New Jersey Department of Health was awarded a $10.5 million federal grant for advancing maternal healthcare and addressing disparities and bias in maternal health. It will help fund the New Jersey Maternity Care Quality Collaborative.

New Jersey was granted a $10.5 million federal grant for improving maternal care and racial bias, First Lady Tammy Murphy and the state Department of Health announced on Tuesday. 

New Jersey Department of Health will receive $2.1 million a year for five years by the Health Resources and Services Administration, an agency of the U.S. Department of Health and Human Services.

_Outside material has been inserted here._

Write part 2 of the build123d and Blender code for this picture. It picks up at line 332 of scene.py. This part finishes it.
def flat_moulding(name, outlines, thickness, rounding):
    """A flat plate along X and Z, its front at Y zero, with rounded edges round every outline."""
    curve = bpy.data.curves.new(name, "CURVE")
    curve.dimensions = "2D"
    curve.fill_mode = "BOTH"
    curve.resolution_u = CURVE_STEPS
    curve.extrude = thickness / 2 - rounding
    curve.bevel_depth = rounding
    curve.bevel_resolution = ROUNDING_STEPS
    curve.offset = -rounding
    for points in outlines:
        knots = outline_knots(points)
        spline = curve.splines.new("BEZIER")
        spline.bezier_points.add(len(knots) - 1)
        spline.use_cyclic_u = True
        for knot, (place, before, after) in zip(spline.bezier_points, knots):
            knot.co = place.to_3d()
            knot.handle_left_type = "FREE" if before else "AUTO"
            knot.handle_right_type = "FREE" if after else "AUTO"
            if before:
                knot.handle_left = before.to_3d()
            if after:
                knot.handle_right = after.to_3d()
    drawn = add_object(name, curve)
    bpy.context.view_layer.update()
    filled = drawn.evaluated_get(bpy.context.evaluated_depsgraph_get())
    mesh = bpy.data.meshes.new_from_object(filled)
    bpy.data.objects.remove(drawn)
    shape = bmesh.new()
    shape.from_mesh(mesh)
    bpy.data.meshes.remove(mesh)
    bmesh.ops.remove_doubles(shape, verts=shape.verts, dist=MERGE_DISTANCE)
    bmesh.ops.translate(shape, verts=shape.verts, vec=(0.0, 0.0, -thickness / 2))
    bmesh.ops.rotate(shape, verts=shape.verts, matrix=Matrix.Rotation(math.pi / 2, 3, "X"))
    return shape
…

The award will go towards advancing quality care and addressing disparities commonly found with maternal health in the Garden State. 

The funding will ultimately support the New Jersey Maternity Care Quality Collaborative, a team of stakeholders that seeks to decrease maternal deaths and injuries through improving maternity care and delivery, and eliminating racial and ethnic disparities.

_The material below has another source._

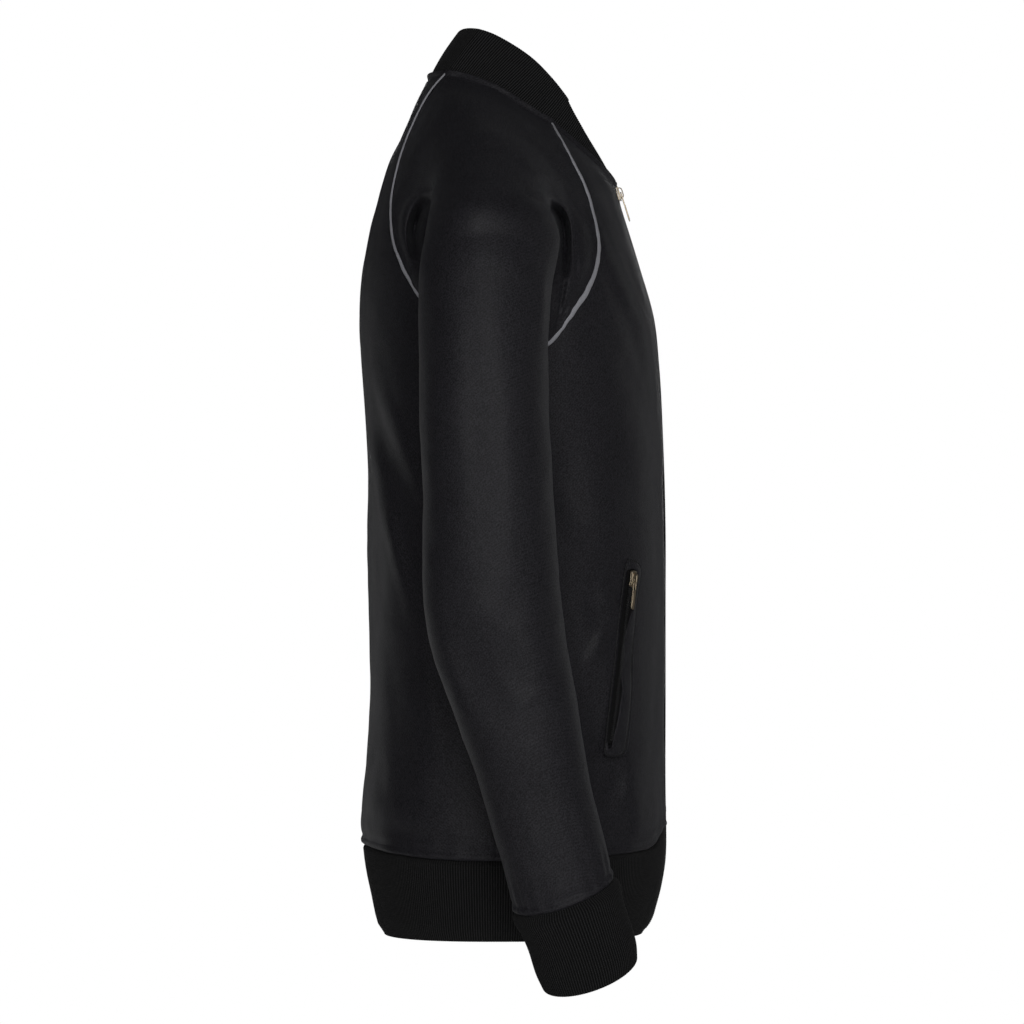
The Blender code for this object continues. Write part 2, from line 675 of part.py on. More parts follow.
def build_slider(name, pull_name, place, normal, downward):
    """Slider with its bridge, and the pull whose bar turns in the bridge's tunnel."""
    turn, origin = hardware_frame(place, normal, downward)
    outline = rounded(SLIDER_WIDTH, -SLIDER_LENGTH / 2, SLIDER_LENGTH / 2, SLIDER_CORNER)
    base_curve = outline_plate(name, [outline], SLIDER_THICK)
    base = add_object(name, solid_from(base_curve, name), METAL)
    base.matrix_world = Matrix.Translation(origin) @ turn @ Matrix.Translation((0, 0, SLIDER_THICK / 2 * MM))

    outer, inner = BRIDGE_LENGTH / 2, BRIDGE_LENGTH / 2 - BRIDGE_THICK
    sunk, roof = -BRIDGE_SUNK, TUNNEL_HEIGHT
    eave, ridge = roof + BRIDGE_THICK / 3, roof + BRIDGE_THICK
    arch = [(-outer, sunk), (-inner, sunk), (-inner, roof), (inner, roof), (inner, sunk), (outer, sunk),
            (outer, eave), (inner, ridge), (-inner, ridge), (-outer, eave)]
    arch_mesh = solid_from(outline_plate(name, [arch], BRIDGE_WIDTH), name + "_bridge")
    bridge = bpy.data.objects.new(name + "_bridge", arch_mesh)
    bridge.hide_render = True
    bridge.display_type = "WIRE"
    CUTTERS.objects.link(bridge)
    stand = Matrix(((0, 0, 1, 0), (1, 0, 0, 0), (0, 1, 0, SLIDER_THICK * MM), (0, 0, 0, 1)))
    bridge.matrix_world = Matrix.Translation(origin) @ turn @ stand
    join = base.modifiers.new("bridge", "BOOLEAN")
    join.operation = "UNION"
    join.object = bridge

    pivot = Vector((0, 0, (SLIDER_THICK + TUNNEL_HEIGHT / 2) * MM))
    half_window = PULL_WIDTH / 2 - PULL_SIDE
    top, window_top = PULL_BAR / 2, -PULL_BAR / 2
    window = [(-half_window, window_top), (half_window, window_top),
              (half_window, window_top - PULL_WINDOW), (-half_window, window_top - PULL_WINDOW)]
    plate = rounded(PULL_WIDTH, top - PULL_LENGTH, top, PULL_CORNER)
    pull_curve = outline_plate(pull_name, [plate, window], PULL_THICK)
    pull = add_object(pull_name, solid_from(pull_curve, pull_name), METAL)
    pull.matrix_world = Matrix.Translation(origin) @ turn @ Matrix.Translation(pivot)


def build_zips():
    down = Vector((0, 0, -1))
    for side, tag in ((RIGHT, "right"), (LEFT, "left")):
        build_front_tape(side, "front_zip_" + tag)
        build_pocket(side, tag)
        share = (SLIDER_LENGTH / 2 + SLIDER_BELOW_END) / (POCKET_TOP - POCKET_FOOT)
        lift = 2 * (SEAM_GAP + FACET_SLACK) + POCKET_TAPE_THICK
        top, lower = pocket_line(share, 0, lift, side), pocket_line(share * 2, 0, lift, side)
        _, normal, _ = body_frame(mix(POCKET_TOP_TURN, POCKET_FOOT_TURN, share), top.z, side)
        build_slider("pocket_slider_" + tag, "pocket_pull_" + tag, top, normal, lower - top)

    above = bare_body(0, FRONT_SLIDER_AT + SLIDER_LENGTH / 2, RIGHT)
    below = bare_body(0, FRONT_SLIDER_AT - SLIDER_LENGTH / 2, RIGHT)
    slope = (below - above).normalized()
    normal = Vector((0, slope.z, -slope.y)).normalized()
    place = (above + below) / 2 + normal * (SEAM_GAP + FACET_SLACK)
    build_slider("front_slider", "front_pull", place, normal, slope)


# ---------------------------------------------------------------- the jacket

for old in list(bpy.data.objects):
    bpy.data.objects.remove(old)

JACKET = bpy.data.collections.new("track_jacket")
CUTTERS = bpy.data.collections.new("cutters")
for collection in (JACKET, CUTTERS):
    bpy.context.scene.collection.children.link(collection)

SHELL = material("shell_knit", (0.020, 0.020, 0.022), 0.55)
RIB = material("rib_knit", (0.012, 0.012, 0.012), 0.9)
PIPING = material("piping", (0.35, 0.35, 0.37), 0.6)
ZIP_TAPE = material("zip_tape", (0.010, 0.010, 0.011), 0.8)
METAL = material("zip_metal", (0.75, 0.72, 0.68), 0.3, 1.0)

build_body()
for SIDE, TAG in ((RIGHT, "right"), (LEFT, "left")):
    build_sleeve(SIDE, "sleeve_" + TAG)
    build_cuff(SIDE, "cuff_" + TAG)
    build_piping(FRONT_SEAM, SIDE, "piping_front_" + TAG)
    build_piping(BACK_SEAM, SIDE, "piping_back_" + TAG)
build_collar()
build_waistband()
build_zips()
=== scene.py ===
"""Looks of the worn, hollow track jacket: knitted shell with its creases, rib knit, piping, zips and stitching.

Sizes are millimetres in the CAD frame (front towards -Y, the wearer's right towards -X, +Z up) and become
metres when a mesh is made.
"""
import math
from collections import namedtuple

import bmesh
import bpy
import numpy as np
from mathutils import Matrix, Vector, noise


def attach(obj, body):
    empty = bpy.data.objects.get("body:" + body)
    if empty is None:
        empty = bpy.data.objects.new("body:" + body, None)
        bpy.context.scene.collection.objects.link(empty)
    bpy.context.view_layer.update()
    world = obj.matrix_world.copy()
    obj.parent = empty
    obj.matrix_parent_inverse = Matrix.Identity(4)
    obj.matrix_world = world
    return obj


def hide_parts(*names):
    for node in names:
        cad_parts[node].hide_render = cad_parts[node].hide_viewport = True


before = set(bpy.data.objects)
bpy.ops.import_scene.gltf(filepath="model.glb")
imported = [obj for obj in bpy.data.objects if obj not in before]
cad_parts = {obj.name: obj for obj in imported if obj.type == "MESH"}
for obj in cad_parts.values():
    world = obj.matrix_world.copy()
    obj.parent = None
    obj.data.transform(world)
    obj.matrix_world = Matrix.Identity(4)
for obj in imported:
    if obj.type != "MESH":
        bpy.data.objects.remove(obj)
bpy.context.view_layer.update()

MM = 0.001
RIGHT, LEFT = -1, 1                   # sign of X on the wearer's right and left
SIDES = ((RIGHT, "right"), (LEFT, "left"))

# ---------------------------------------------------------------- the jacket's form, as in the CAD

RIB_THICK, PIPING_PROUD = 2.6, 0.3
PANEL_GAP = -0.4                       # from a raglan seam's line to the cloth, under the piping
UNDERARM_GAP = 2.0
FRONT_EDGE, TAPE_EDGE, TAPE_MIDDLE = 5.0, 4.8, 0.1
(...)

The funds will be used for improving innovations in childbirth, granting easier access to IUDs, and promoting collaborative learning for maternal healthcare providers, such as doulas and OB-GYNs. 

The New Jersey Department of Health recently received a $450,000 federal grant from the Centers for Disease Control and Prevention in August to support maternal mortality efforts.

“Every mother deserves the opportunity for a healthy birth experience and a healthy child,” said First Lady Tammy Murphy in a statement. “Skin color should not impact the quality of care received or chances of surviving childbirth, nor should it determine whether children live to see their first birthday. This grant will go a long way toward addressing disparities in health outcomes and establishing New Jersey as a leader in maternal and infant health. Together, and only together, will we make New Jersey the safest place in the nation to deliver a baby.”

Pregnancy-related mortality was four to five times higher in black, American Indian and Alaska native women than it was for white women, according to the CDC. Black women who held a college degree were 5.2 times more likely than their white counterparts to experience pregnancy-related mortality.